Life, as it tends to do, had thrown me another curveball.

Weeks later, I received a farewell gift from the squadron—a large, beautifully framed photo of me dressed in those clothes from the cruise. On the matte border, every aviator had written a heartfelt get-well message, each addressed to “Tootsie”—a nod to the Dustin Hoffman film.

They meant well. But mostly, they wanted a framed reminder that dignity is temporary and squadron ridicule is forever.

That picture remains available upon request. Fee is negotiable.

DRIVE-THRU
The call sign Tootsie didn’t survive chemo, so once again, I was without one—this time aboard USS Nimitz. I was qualified as Officer of the Deck, effectively driving the aircraft carrier. Big job. High stress. Very little room for mistakes.

On this particular day, we pulled alongside a supply ship to take on food, cargo, ammo—everything short of a Starbucks. My job was to keep the carrier roughly sixty yards away while waves and relative motion constantly pushed and pulled the two ships together and apart. It’s every bit as stressful as it sounds.

I’d been on the bridge for eight straight hours. The waves were fighting me, the tension lines snapping tight, and my bladder and stomach negotiating what could only be described as a hostage situation.

Finally, the Captain let me take a break. I hit the head, grabbed my first meal of the day, and sat down with my tray salivating like a starving raccoon. That’s when the wardroom phone rang. The Captain needed me back on the bridge.

So I abandoned my food and headed back to the bridge hungry, exhausted, and increasingly bitter. The only thing running through my head was a Leo Getz quote from Lethal Weapon 2:

“They f@#k you at the drive-thru, okay? They f@#k you at the drive-thru! They know you’re gonna be miles away before you find out you got f@#ked!”

Apparently, I’d been muttering it out loud because after we finally broke away from the replenishment ship, the Operations Officer looked at me and asked, “So how’d that go for you, Drive-Thru?”
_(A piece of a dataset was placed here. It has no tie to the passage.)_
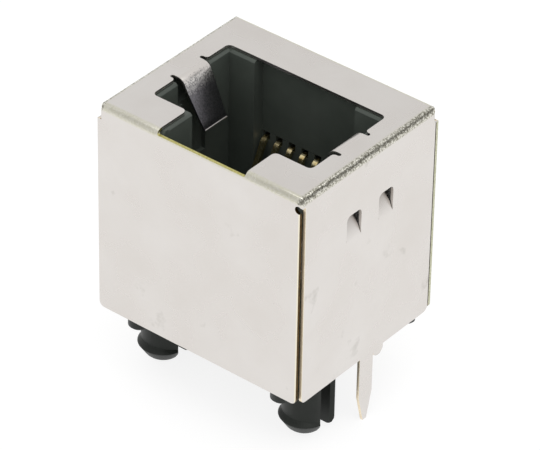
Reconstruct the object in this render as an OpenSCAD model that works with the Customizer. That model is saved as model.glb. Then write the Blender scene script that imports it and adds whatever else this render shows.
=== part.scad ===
// Vertical 8-position board jack in a folded metal shield.
// Origin: on the board surface, midway between the two snap-in pegs.
// +X runs along the contact row, +Y from the latch side to the contact side,
// +Z away from the board. All sizes are in millimetres.

/* [Overall] */
// Height of the closed top face above the board
total_h = 16.4; // [15.8:0.1:17.4]
// Distance from the line of the pegs to the front face of the shield
peg_setback = 3.85; // [3.65:0.05:4.25]

/* [Shield] */
// Width of the shield, along the contact row
shield_w = 15.9; // [15.7:0.1:17.2]
// Depth of the shield, from front face to back face
shield_d = 13.1; // [13:0.1:14]
// Gap between the board and the lower edge of the shield
shield_gap = 1.16; // [0.9:0.02:1.4]
// Thickness of the sheet
sheet = 0.2; // [0.16:0.02:0.26]
// Outside radius of the folds round the top face
bend_r = 0.5; // [0.4:0.05:0.65]
// Width of the square corner relief, along the contact row
relief_w = 0.3; // [0.25:0.05:0.4]
// Depth of the square corner relief, towards the back
relief_d = 0.4; // [0.3:0.05:0.5]
// Height of the corner reliefs, down from the top face
relief_h = 1.1; // [0.95:0.05:1.4]
// Radius of the round corner relief
relief_r = 0.27; // [0.2:0.01:0.3]
// How far a front or back wall stops short of one of its corners
wall_short = 0.22; // [0.2:0.01:0.26]
// Gap between two walls at a vertical seam
seam = 0.08; // [0.03:0.01:0.12]

/* [Mouth] */
// Width of the mouth cut in the shield
mouth_w = 12.28; // [12.1:0.02:12.6]
// Depth of the mouth cut in the shield, without the latch slot
mouth_d = 7.24; // [7.1:0.02:7.4]
// Distance from the front face to the near edge of the mouth
mouth_set = 2.84; // [2.7:0.02:3]
// Width of the latch slot in the shield
key_w = 6.8; // [6.6:0.05:7.2]
// Sideways offset of the mouth from the middle of the shield
mouth_shift = 0.12; // [0:0.02:0.2]
// Radius of the corners of the mouth
mouth_r = 0.35; // [0.25:0.05:0.5]
// How far the plastic mouth stands inside the metal one
lip = 0.22; // [0.15:0.01:0.3]
// Chamfer round the plastic mouth
rim = 0.14; // [0.1:0.02:0.2]

/* [Grounding tongues] */
// Width of a tongue at its root
tongue_w = 2.5; // [2.3:0.1:3]
// Width of a tongue at its tip
tongue_tip = 2.1; // [1.8:0.1:2.3]
// Length of the straight part of a tongue
tongue_len = 3.25; // [2.6:0.05:3.6]
// Outside radius of the bend at its root
tongue_r = 0.6; // [0.5:0.05:0.75]
// How far a tongue turns down from the top face, in degrees
tongue_turn = 63; // [58:1:68]
// Width of the relief notch on each side of a tongue
notch_w = 0.28; // [0.2:0.02:0.36]
// How far a relief notch runs beyond the edge of the mouth
notch_l = 0.45; // [0.35:0.05:0.55]

/* [Lances] */
// Width of a lance in a side wall
lance_w = 1.4; // [1.2:0.05:1.7]
// Height of a lance
lance_h = 1.8; // [1.6:0.05:2.2]
// Distance between the two lances of a wall
lance_pitch = 3.1; // [2.8:0.1:3.4]
// Distance from the top face to the sheared edge of a lance
lance_drop = 3.55; // [3.2:0.05:4]
// How far a lance leans into the housing, in degrees
lance_lean = 23; // [16:1:26]
// Radius of the upper corners of a lance and of its window
lance_r = 0.35; // [0.2:0.05:0.5]

/* [Ground pins] */
// Width of a ground pin at its root
gpin_w = 1.3; // [1.15:0.05:1.5]
// Width of a ground pin at its tip
gpin_tip = 0.35; // [0.25:0.05:0.55]
// Length of a ground pin below the board surface
gpin_len = 3.8; // [3:0.1:4.2]
// Height of its pointed end
gpin_point = 1.95; // [1.4:0.05:2.4]
// Distance from the line of the pegs to the ground pins
gpin_y = 2.85; // [2.4:0.05:3.2]

/* [Housing] */
// Clearance between the shield and the housing
fit = 0.05; // [0.03:0.01:0.1]
// Depth of the plug cavity below the top face
cavity_h = 11.2; // [10.8:0.1:11.6]
// Thickness of the plastic in front of the latch slot
key_wall = 0.6; // [0.5:0.05:0.8]
// Width between the two latch shoulders
latch_w = 4.2; // [4.1:0.05:4.4]
// Depth of a latch shoulder, from the front of the latch slot
latch_d = 0.9; // [0.7:0.05:1]
// Height of a latch shoulder
latch_h = 1.8; // [1.5:0.1:2.2]

/* [Board side] */
// Distance between the two pegs
peg_pitch = 11.43; // [11.2:0.01:11.6]
// Diameter of a peg
peg_d = 3.3; // [3.1:0.05:3.45]
// Length of a peg below the board surface
peg_len = 3.35; // [3:0.05:3.8]
// Width of the slot that splits a peg
peg_slot = 1.13; // [0.9:0.01:1.2]
// How far the barb of a peg stands out
barb = 0.34; // [0.24:0.02:0.4]
// Diameter of a standoff
standoff_d = 1.4; // [1.2:0.1:1.6]
// Distance from a peg to the standoff in front of it
standoff_set = 2.68; // [2.45:0.01:2.8]

/* [Contacts] */
// Distance between neighbouring contacts
pitch = 1.016; // [0.99:0.002:1.03]
// Width of a contact, along the row
wire_w = 0.34; // [0.28:0.02:0.4]
// Thickness of a contact
wire_t = 0.28; // [0.24:0.01:0.32]
// Lean of the contact springs from the vertical, in degrees
spring_lean = 27; // [24:1:29]
// Clearance round a contact in its channel
wire_fit = 0.02; // [0.01:0.01:0.03]
// Length of a contact tail below the board surface
tail_len = 3.1; // [2.6:0.1:3.4]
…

Honestly, that one should’ve lasted. Call sign gold. And I let it slide right off the tray.

BUTCHER
Now this is how a real call sign is born—by doing something truly stupid.

After Drive-Thru didn’t exactly carry over to my next squadron, I decided to stay quiet about call signs—no need to advertise one born from an explicit movie rant.

I was assigned as a military assistant at the Pentagon, where everyone’s last name looks like a Wi-Fi password: consonants everywhere, vowels in hiding—and pronunciation? Good luck.

A few weeks in, I was reading names from documents—people I’d never met—doing my best to sound them out. What followed was less conversation and more a linguistic bloodbath. Like graduation day, where the poor soul reading names has to do it cold as people walk across the stage.

I butchered every single one.

And just like that, Butcher picked me.

DA (aka DUMB ASS)
At my final squadron, I thought I was walking in with a call sign that carried some weight: Butcher. It had history, humor, and it felt earned.

That was until the question came: “What call sign do you want written on the side of the aircraft, Skipper?”

I froze. “Butcher” suddenly felt… aggressive. Not exactly the tone I wanted etched under the cockpit window for everyone to see.

So practicality—and probably a touch of laziness—won. I went with my initials: DA.

Short. Simple. Professional. Perfectly boring.

Walking the passageways and hangar, I heard the snickers, noticed the sneers, and found the graffiti. DA had been recast—Dumb Ass, Definitely Average, or whatever they came up with that day. The kind of playful, merciless ridicule only aviators can deliver.

And yet, somehow, it stuck.

Turns out the actual call sign doesn’t matter. What matters is that someone gave it to you—and they’re probably still bragging about it behind your back.


And that’s all the time we have. There are plenty more call sign stories, but those are the only ones we can legally share with you on the air.
If you’ve got a great call sign story—or just do stupid things—you know where to find us.


… and the frequency goes quiet, the smell of jet fuel fades, and the sound of static fills the room.